Andrea Broomfield, Ph.D.
Professor of English
Johnson County Community College
Overland Park, KS  66210  USA
abroomfi@jccc.edu

• Andrea Broomfield Blogs about Life as a JCCC Student, Post #1

“Those Who Dare to Teach Must Never Cease To Learn”:  A Professor Returns to the Classroom by Andrea Broomfield
Teachers know that the joy of instructing students comes from what they learn themselves.  Effective teachers are natural-born learners, and I am hardly an exception.  In spring, 2015, I spent my sabbatical in Johnson County Community College’s Hospitality and Culinary Academy (HCA) as a student.  I wanted to take what I learned and apply it to new food writing courses I was developing and teaching for our English department. Working in the kitchen, sitting through lectures, completing term papers, stressing out over practicums, and studying for the nationwide ServSafe examination would give me an edge when in fall, 2015 (now, in other words), I resumed my place behind the podium.
First, a bit of background.  I realized how much I needed to become a student in the HCA because I had already designed and was teaching Composition I: Food Focus, but I was doing so with a hazy idea of what my students’ daily routines were like, and what they actually studied.  Was I really helping these students if I required them to keep a food diary and write an essay analyzing it?  Was it that valuable to require them to investigate and write about a current food controversy? A culinary fad?  Was a recipe narrative all that valuable?  While such assignments seemed straight-forward to me because they all had to do with food, I increasingly recognized that without a solid grasp on how the HCA operated, what degrees and certificates enrolled students worked towards aside from a chef apprenticeship, I was not going to reach those students in a meaningful way.
Thus, I determined that to gain more confidence teaching HCA students by becoming one myself. I would enroll in typical first semester HCA courses, including Professional Cooking I (PC I), Perspectives in Hospitality Management (HMGT 121), and Food Service Sanitation.  I would sit there with them in lectures, cook with them on teams, engage them during breaks, put in volunteer hours in the HCA kitchen, and study right along with them.

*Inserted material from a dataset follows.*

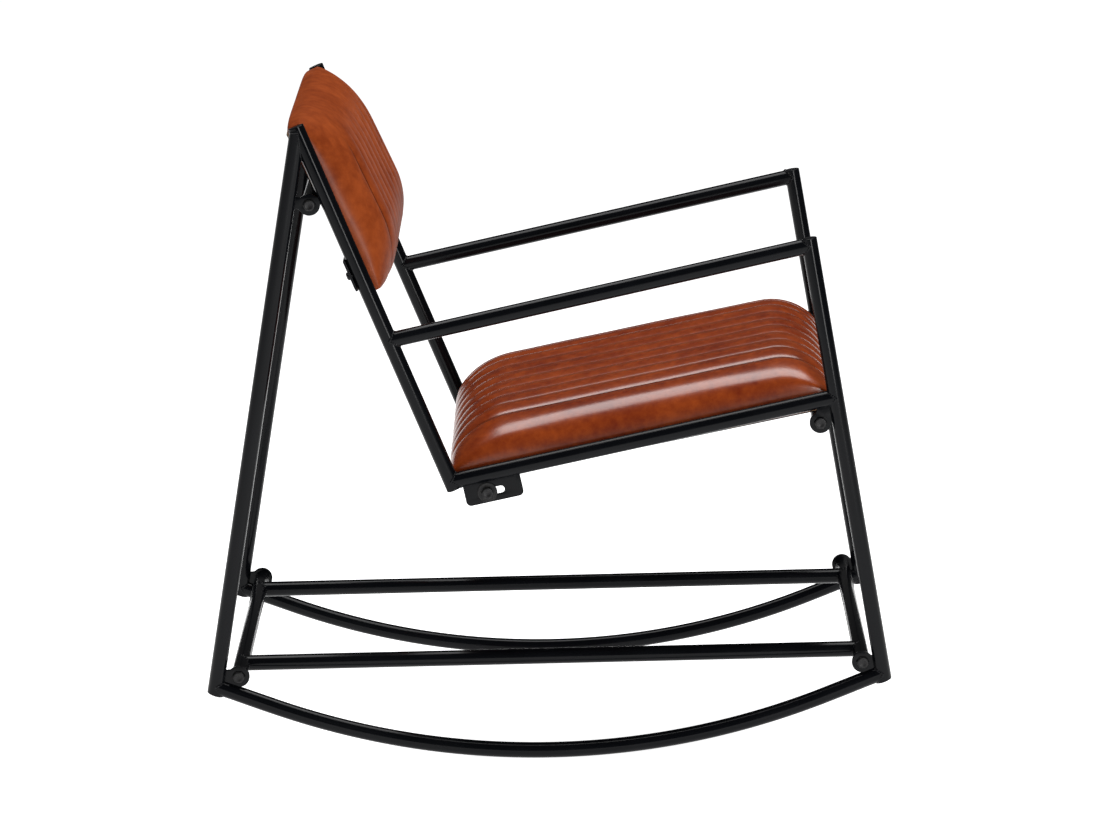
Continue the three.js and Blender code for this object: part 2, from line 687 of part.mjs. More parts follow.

The purpose of my blog is to go beyond the nitty-gritty of how to fabricate a fish or how to calculate a hotel room rack rate.  It is to share with my colleagues, students, and curious browsers what it felt like to be a student.  I want to offer some insights and stories about my experiences, and suggest strategies on how professors might reach their students more effectively.  At times, I might wax philosophical as I consider what it feels like to be simultaneously on both sides of the podium.